• _EXERCISE INSTRUCTIONS_: Only the lines between the line with "Model this object as" and the line with "import Sketcher", together with those two lines themselves, are to be copied exactly.

— start EXERCISE MATERIAL —

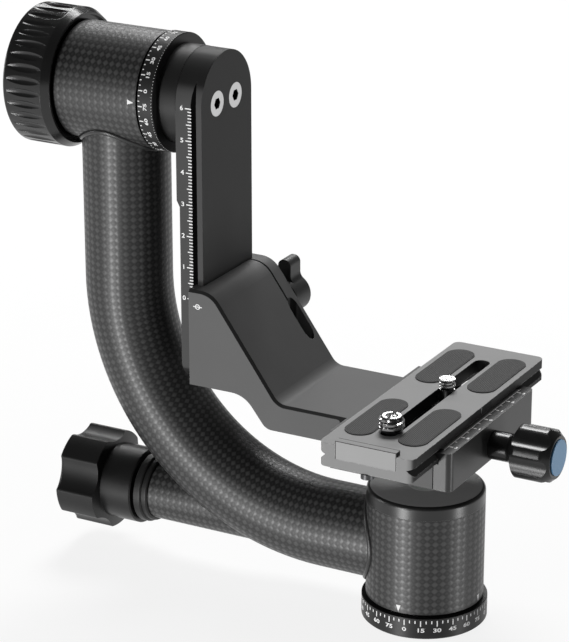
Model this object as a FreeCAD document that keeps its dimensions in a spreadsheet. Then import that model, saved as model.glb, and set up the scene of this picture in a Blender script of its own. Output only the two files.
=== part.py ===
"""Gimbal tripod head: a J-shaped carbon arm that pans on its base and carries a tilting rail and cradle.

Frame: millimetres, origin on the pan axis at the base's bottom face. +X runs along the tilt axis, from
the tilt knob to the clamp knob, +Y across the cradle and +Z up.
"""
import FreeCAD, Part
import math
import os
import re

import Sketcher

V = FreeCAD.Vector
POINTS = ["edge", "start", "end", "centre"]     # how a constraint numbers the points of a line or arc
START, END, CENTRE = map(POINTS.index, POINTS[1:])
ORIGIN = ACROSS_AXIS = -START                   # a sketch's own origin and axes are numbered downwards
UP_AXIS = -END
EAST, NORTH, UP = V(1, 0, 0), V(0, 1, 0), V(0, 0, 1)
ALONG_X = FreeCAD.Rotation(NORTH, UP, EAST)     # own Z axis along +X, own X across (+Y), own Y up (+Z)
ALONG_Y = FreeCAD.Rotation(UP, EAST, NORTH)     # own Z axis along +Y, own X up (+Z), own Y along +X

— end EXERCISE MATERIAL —
— start EXERCISE MATERIAL —

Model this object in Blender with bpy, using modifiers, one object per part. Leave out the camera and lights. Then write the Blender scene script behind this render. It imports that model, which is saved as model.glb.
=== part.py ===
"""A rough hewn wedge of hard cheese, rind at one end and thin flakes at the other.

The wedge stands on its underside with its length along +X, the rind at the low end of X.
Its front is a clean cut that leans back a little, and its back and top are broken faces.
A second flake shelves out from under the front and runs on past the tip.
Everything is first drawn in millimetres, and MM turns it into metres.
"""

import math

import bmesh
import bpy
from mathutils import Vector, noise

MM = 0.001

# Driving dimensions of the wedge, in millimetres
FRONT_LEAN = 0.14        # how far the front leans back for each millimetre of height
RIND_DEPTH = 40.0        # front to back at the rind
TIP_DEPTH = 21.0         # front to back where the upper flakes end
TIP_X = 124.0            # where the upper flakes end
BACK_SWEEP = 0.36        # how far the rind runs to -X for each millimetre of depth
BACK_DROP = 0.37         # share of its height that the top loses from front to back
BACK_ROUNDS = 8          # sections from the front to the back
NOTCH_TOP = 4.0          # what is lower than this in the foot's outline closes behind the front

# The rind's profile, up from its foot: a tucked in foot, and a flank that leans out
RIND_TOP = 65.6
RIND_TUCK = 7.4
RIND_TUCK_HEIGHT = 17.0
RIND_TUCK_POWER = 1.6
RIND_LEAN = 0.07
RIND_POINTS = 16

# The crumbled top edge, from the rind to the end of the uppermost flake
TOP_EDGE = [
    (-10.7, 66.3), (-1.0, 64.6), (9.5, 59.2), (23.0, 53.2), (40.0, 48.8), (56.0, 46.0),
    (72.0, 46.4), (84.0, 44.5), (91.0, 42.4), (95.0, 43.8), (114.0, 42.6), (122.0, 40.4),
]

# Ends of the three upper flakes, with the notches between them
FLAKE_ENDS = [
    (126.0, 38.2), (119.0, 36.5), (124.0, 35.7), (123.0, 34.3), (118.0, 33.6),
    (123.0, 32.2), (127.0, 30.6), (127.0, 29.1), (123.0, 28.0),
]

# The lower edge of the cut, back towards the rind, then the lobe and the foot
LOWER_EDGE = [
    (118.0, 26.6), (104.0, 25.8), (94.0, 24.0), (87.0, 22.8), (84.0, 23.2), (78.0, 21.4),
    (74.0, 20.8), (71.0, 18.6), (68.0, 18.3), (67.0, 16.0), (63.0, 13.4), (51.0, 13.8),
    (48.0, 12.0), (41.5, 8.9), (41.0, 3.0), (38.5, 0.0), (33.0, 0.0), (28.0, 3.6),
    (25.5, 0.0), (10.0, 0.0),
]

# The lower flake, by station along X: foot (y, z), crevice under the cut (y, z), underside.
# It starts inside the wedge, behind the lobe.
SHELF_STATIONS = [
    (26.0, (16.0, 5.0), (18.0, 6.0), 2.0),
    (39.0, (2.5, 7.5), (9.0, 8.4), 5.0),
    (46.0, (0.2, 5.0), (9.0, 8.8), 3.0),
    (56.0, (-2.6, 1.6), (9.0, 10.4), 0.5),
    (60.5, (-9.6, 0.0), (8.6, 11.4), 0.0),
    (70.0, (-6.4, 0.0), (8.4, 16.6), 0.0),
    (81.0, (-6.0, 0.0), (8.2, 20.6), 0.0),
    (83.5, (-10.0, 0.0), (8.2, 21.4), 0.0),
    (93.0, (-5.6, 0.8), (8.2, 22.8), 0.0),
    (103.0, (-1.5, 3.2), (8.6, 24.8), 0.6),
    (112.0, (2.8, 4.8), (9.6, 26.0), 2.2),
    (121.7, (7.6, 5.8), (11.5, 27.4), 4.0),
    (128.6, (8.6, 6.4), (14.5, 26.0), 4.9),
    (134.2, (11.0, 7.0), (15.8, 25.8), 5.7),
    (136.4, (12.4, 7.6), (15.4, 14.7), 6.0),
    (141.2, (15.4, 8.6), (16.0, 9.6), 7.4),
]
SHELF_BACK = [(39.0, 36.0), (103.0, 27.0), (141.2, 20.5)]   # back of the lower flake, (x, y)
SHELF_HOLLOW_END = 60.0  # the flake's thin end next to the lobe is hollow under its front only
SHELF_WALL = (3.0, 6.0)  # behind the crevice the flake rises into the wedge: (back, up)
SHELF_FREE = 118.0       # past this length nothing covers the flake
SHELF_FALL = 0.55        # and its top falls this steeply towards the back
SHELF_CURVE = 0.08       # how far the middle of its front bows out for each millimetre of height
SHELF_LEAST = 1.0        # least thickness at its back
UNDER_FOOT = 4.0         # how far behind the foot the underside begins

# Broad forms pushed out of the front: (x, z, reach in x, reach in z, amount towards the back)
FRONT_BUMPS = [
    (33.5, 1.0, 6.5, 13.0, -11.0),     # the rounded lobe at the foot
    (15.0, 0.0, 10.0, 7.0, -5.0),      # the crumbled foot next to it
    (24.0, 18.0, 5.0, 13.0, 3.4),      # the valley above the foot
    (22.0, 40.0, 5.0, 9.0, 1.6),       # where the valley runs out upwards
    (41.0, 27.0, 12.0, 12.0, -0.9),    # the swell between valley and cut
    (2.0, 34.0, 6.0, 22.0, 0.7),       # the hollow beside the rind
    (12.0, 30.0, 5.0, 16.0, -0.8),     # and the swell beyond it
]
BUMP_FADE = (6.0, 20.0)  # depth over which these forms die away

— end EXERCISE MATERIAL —

• _THE COMPLETED TASK_:
Model this object as a FreeCAD document that keeps its dimensions in a spreadsheet. Then import that model, saved as model.glb, and set up the scene of this picture in a Blender script of its own. Output only the two files.
=== part.py ===
"""Gimbal tripod head: a J-shaped carbon arm that pans on its base and carries a tilting rail and cradle.

Frame: millimetres, origin on the pan axis at the base's bottom face. +X runs along the tilt axis, from
the tilt knob to the clamp knob, +Y across the cradle and +Z up.
"""
import FreeCAD, Part
import math
import os
import re

import Sketcher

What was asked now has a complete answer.